7 Books By UK Female & Non-Binary Journalists That You Won't Be Able To Put Down
Reading is one of life's great and simple pleasures. Escaping whatever is causing you stress and entering a world that is not necessarily yours is one of the most important and objectively easy self-care methods around. However, I'll be real and say that, in recent years, finding the time to sit down, calm down, and read a damn book has been a struggle. But soon I came to realise that it was actually the type of book I was reading that was the problem; and once I started gravitating towards books by UK female and non-binary journalists, things began to change. Reading these books, I found all my usual distractions melting away, and I haven't been able to put them down since.

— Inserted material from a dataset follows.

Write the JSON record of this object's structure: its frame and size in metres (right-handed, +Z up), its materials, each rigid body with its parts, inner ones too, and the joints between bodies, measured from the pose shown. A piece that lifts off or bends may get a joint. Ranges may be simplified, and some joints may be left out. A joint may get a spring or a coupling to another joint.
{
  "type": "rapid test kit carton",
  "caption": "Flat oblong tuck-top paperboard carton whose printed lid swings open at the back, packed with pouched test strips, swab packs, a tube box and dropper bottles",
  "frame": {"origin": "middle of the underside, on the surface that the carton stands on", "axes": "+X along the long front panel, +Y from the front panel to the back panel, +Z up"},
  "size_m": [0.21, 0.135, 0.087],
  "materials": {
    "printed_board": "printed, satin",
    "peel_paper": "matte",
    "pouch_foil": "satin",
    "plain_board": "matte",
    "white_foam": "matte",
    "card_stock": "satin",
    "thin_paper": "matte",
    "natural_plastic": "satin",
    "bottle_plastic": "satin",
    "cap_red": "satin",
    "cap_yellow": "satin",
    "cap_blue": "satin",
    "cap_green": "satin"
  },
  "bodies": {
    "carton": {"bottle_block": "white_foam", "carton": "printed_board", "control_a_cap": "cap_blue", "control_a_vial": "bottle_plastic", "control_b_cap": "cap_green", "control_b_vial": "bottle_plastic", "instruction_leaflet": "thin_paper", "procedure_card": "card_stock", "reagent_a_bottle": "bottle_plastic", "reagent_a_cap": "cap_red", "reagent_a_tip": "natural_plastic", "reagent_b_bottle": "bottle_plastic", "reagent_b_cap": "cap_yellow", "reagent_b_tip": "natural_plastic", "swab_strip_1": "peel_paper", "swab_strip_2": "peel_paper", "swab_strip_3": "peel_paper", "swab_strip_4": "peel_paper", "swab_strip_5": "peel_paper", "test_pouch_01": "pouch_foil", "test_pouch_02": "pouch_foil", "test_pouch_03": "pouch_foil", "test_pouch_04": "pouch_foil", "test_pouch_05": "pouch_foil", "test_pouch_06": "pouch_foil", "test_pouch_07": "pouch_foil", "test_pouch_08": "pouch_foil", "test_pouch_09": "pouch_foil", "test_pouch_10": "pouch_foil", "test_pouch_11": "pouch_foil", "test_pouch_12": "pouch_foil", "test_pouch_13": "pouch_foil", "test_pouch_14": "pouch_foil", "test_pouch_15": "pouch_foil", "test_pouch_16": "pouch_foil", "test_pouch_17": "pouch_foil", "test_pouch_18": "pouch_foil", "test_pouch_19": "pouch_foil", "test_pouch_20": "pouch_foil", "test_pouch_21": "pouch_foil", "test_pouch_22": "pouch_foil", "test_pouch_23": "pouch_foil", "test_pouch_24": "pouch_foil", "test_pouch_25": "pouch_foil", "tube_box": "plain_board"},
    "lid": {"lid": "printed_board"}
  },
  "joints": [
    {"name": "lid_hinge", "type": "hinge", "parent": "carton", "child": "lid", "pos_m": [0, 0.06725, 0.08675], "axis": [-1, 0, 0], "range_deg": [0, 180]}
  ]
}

Below are seven books by seven journalist who have seen and done it all. Through their work — be it fiction, memoir, reportage, or even recipes — they are kind enough to show you the world through their lens and help you learn about the experiences of others. Their passion and eloquence will keep you glued to the page, and you'll certainly walk away feeling a lot smarter than when you started. Keep reading to find out more.
1. 'Slay In Your Lane' by Yomi Adegoke & Elizabeth Uviebinene
Yomi Adegoke and Elizabeth Uviebinene are friends who felt inspired to write a book about how to succeed as a young black woman in a world designed to knock them back.
In this book, they speak to 39 incredibly successful black British women spanning all kinds of industries. Their interviewees include DJ Clara Amfo, author Malorie Blackman, and space scientist Maggie Aderin.
Slay In Your Lane is a truthful and eye-opening exploration of the challenges that black women face in areas such as health, work, and education.
2. 'Twenty-One Locks' by Laura Barton
This is the first of what's sure to be an absolute laundry list of wonderful books from the brilliant mind of journalist, writer, and broadcaster Laura Barton.
Managing to make her aural mellifluousness translate perfectly onto the page, this story will take you away to a different place.
That place is Lancashire, and a town filled with people who are living lives they're not sure that they're happy in. Jeannie is young, working at a perfume counter in a department store, and due to marry her childhood sweetheart. But does she even want to? Her story and the tales of those around her paint a bleak and poetic picture of lives half lived.
3. 'In Extremis' by Lindsey Hilsum
Lindsey Hilsum is a British journalist who specialises in international news and reporting on major conflicts. This book is a biography of her friend and colleague Marie Colvin. The phrase "in extremis" is Latin for "in the farthest reaches," and in the case of Colvin, that title couldn't be more accurate.
Colvin was one of the top female war correspondents in the world and she sadly lost her life in Syria in 2012. She went further and deeper into war torn zones than anyone in her field. She made bearing witness to the horrific truth of war her life's mission. She sought to tell the stories of ordinary people and to give a first-hand account of history that was as honest as it could possibly be.
This book will have you at the edge of your seat from start to finish and is an amazing insight into a truly amazing woman.
4. 'Brit(ish)' by Afua Hirsch
Afua Hirsch's book on the truth about race and identity in Britain today is a must read.
Hirsch examines the UK's denial of its imperial past and the racism that is still so much ingrained in British society. Looking at her own experiences and those of others, Hirsch lays bear exactly what it's like to be British and black in today's world.
A beautiful, honest account of identity that is not only a tool for education, but also a call to action. In a time when change is becoming more and more vital.
5. 'Cooking On A Bootstrap' by Jack Monroe
Jack Munroe is a very well known and loved writer and broadcaster working in the food world. They are also outspoken in relation to LGBTQ rights, poverty, and hunger in the UK and globally.
In this book, Munroe shares recipes that are not only super easy, convenient, and delicious — but also cheap as chips. Austerity never tasted so sumptuous.
6. 'Unicorn' by Amrou Al-Kadhi
Amrou Al-Kadhi, or Glamrou, is a Muslim non-binary drag queen and all-round icon.
This book is an examination of their experience in a world where being who they were was not a safe or positive thing.
A memoir that includes heartbreaking anecdotes as well as stories of joy. All from the acerbic and hilarious voice of Al-Kadhi who'll keep you entranced throughout this wonderful book.
Truly unique, like its wonderful author.
7. 'Forgotten Women' by Zing Tsjeng
The Forgotten Women series comes from Singaporean, UK-based journalist Zing Tsjeng. These books are compilations of truly incredible women who history was unkind enough to forget. Women who were trailblazers, but somehow never made it into the history books. Perhaps because of who those books were written by.
Their her series, Tsjeng highlights characters such as Camille Claudel, the incredibly talented sculptor whose star was unfairly overshadowed by her lover Rodin; Noor Inayat Khan, a brave woman who went undercover to spy for the French Resistance; and Margaret Sanger, the nurse who didn't care about what society said and paved the way for the legalisation on contraception in a way that would shape millions of women's lives.
The series includes The Writers, The Artists, The Leaders, The Scientists. And you need to read every single one.